Thursday, March 17, 2005
ASHLEY SMITH’S FAITH AND CALMNESS LED TO NICHOLS SURRENDER
She Believes God Brought Him to Her Door
By Ginny Johnston/Associated Press/CNN – Special to ASSIST News Service
ATLANTA, GA (ANS) — Ashley Smith, the women held hostage in her apartment by the Brian Nichols, the suspect Atlanta’s courthouse killings, said during the time she was held captive, she talked to him about her faith and trust in God, read to him from Pastor Rick Warren’s best-selling book, “Purpose Driven Life,” which is currently selling about a million copies a month.
Smith said Nichols, 33, took her hostage in the parking lot outside her apartment when she returned from a store about 2 a.m.
“He said, ‘I’m not going to hurt you if you just do what I say,’ ” she said. ” ‘I don’t want to hurt you. I don’t want to hurt anybody else.’ “She said Nichols tied her up with masking tape, a curtain and extension cord and told her to sit in the bathroom while he took a shower. “I thought he was going to strangle me,” she said.
Though her ordeal began with Nichols sticking a gun in her side and tying her up, it ended with the weapons on the floor, as he let her go to see her young daughter.
After hours of talking about the killings, their families and God, Smith said Nichols just wanted to be normal.

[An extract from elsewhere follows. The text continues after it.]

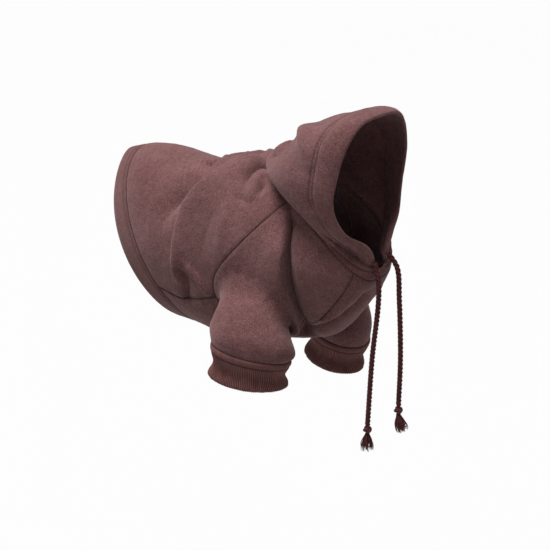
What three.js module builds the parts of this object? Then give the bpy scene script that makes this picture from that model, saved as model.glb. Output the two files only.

“I honestly think when I looked at him that he didn’t want to do it anymore,” Smith said in a statement televised on CNN. If he did not give up, she told him, “lots more people are probably going to get hurt, and you’re probably going to die.”
During the night, Smith had gradually earned his trust and the two were able to relate about family matters. “I told him I was supposed to see my little girl the next morning at 10,” Smith said. “I asked him if I could go and he said no.”
The situation also stirred emotion in the young mother. Choking back tears, she said she told Nichols that her husband died four years ago and that if he hurt her, her daughter would not have a mother or father.
Eventually he untied her, and some of the fear lessened as they talked. Nichols told Smith he felt like “he was already dead,” but Smith encouraged him to consider the fact that he was still alive a “miracle.”
“You’re here in my apartment for some reason,” she told him, saying he might be destined to be caught and to spread the word of God to fellow prisoners.
Smith called 911 after she was freed, and police quickly surrounded her suburban apartment complex. When authorities arrived at the scene, Nichols gave up peacefully, waving a white towel in surrender, after Smith had convinced him to give up.
Nichols allegedly overpowered a courthouse deputy who was escorting him to his rape trial Friday and took the deputy’s gun, then entered the courtroom where his trial was being held and killed the presiding judge and court stenographer. He also is accused of killing a deputy who tried to stop him outside the courthouse and a federal agent during his flight from authorities.
Since his surrender and arrest, Nichols went before a judge on Tuesday, and was told that he now faces murder charges for the crime spree that left an Atlanta judge and three others dead. He remained calm and only spoke once in the court as the judge asked him if he had any questions. “Not at this time,” said Nichols.
He had been in federal custody since his arrest on a federal firearms charge. But officials announced Monday that the charge had been dropped so he could be handed over to Fulton County authorities, who will likely be the first to prosecute him.
Nineteen officers accompanied Nichols inside the cinderblock jail room on Tuesday at Fulton County Jail, as he went before the judge, his hands and ankles shackled as he was informed that authorities plan to charge him with murder.
He faces federal and state charges in the deaths of a judge, a court reporter, a deputy and a federal agent. Prosecutors will likely decide within 30 days what new charges to file, said Fulton County district attorney’s spokesman Erik Friedly.
Nichols was being retried for rape and other charges when he escaped on Friday. That case was declared a mistrial Monday at the request of Nichols’ attorney, Friedly said.
Barry Hazen, Nichols’ attorney on the rape charge, has said continuing with that earlier case would be a waste of time and tax dollars. “He’s facing four homicide charges that could carry the death penalty. In the best-case scenario, he’s in jail for life. What’s the point?” Hazen said Sunday.